Making A Difference in Our County
We're working hard for the citizens we serve. Here are some examples of successful projects from the past year:
4-H YOUTH DEVELOPMENT
Stewart County 4-H was on a roll in 2016. Quadarius Hardy worked with youth and doubled enrollment in just one year. Stewart County 4-H reached an all-time high at Cloverleaf District Project Achievement with 21 competitors, a 350 percent increase. Three seventh-grade 4-H’ers ran for Southwest District Junior Board, and one was elected, the first board member in 10 years. Eight seventh- and eighth-graders represented Stewart County at statewide Junior Conference this year, an increase of 150 percent over last year. Camping was a great experience for many Stewart County 4-H’ers, especially our fourth- through sixth-graders. They went to the Burton 4-H Center on Tybee Island, Georgia, and for many of the 17 Cloverleaf 4-H’ers – a 300 percent increase – this was their first trip to the beach. For seven years, Junior 4-H’ers from Stewart County were not in attendance at Junior Camp, but three attended in 2016, a 150 percent increase. Another important objective was exposing these 4-H’ers to places outside Stewart County by taking them on trips to the Georgia National Fair, Wild Adventures, 4-H Day at an Atlanta Braves game, Zoonosis Day at Chehaw Park, a strawberry picking and canning day, a multicounty lock-in and Back-to-School Bash, complete with water slides. In addition, the Stewart County 4-H program collaborated with the Family and Consumer Sciences (FCS) program by starting a gardening club with middle school 4-H’ers. The youth planted several varieties of herbs and peppers. They learned how to fill the containers with soil, make a hole for the plant, and to finish the planting process by packing the soil, fertilizing and watering the plant. The youth learned about weeding and proper irrigation techniques and then got to harvest their own produce, which the cafeteria used in its lunch programs.

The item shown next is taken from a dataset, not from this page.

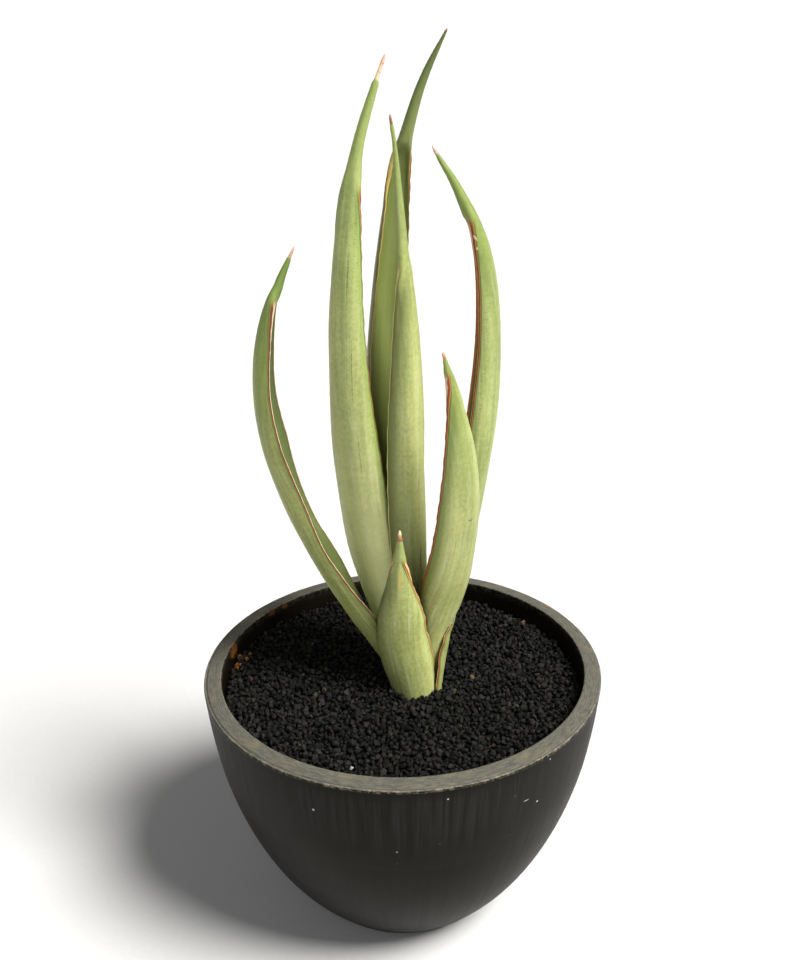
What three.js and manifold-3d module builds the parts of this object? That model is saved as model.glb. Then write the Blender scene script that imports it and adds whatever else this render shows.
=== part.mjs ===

FAMILY AND CONSUMER SCIENCES
In 2016, Stewart County FCS Extension continued health and nutrition education, focusing on youth in Stewart County. In addition to work with 4-H’ers, FCS partnered with the high school’s after-school program to offer cooking classes on topics ranging from canning to healthy meals. These classes not only taught the importance of a balanced meal and food safety, but also allowed students to grow some of the items that were used. FCS staff held numerous ServSafe® Manager Certification classes over the past year. This certification provides participants with the latest food safety practices approved by the Food and Drug Administration’s Food Code. This program is taught over a two-day period and is followed by an exam that tests participants’ knowledge of food safety, foodborne illnesses and proper storage of cooked and uncooked food.
AGRICULTURE AND NATURAL RESOURCES
Stewart County is known for its natural resources. Agriculture occupied 46,066 acres (2007 Census of Agriculture) and generated $21.9 million in total farm gate value in 2015. Timber sales and hunting leases accounted for $10.4 million of the total farm gate value in 2015, or 47 percent. Row and forage crops make up 22 percent of the total farm gate value, with peanuts and cotton being the most often grown. Other agricultural enterprises in Stewart County include poultry, pecans and livestock.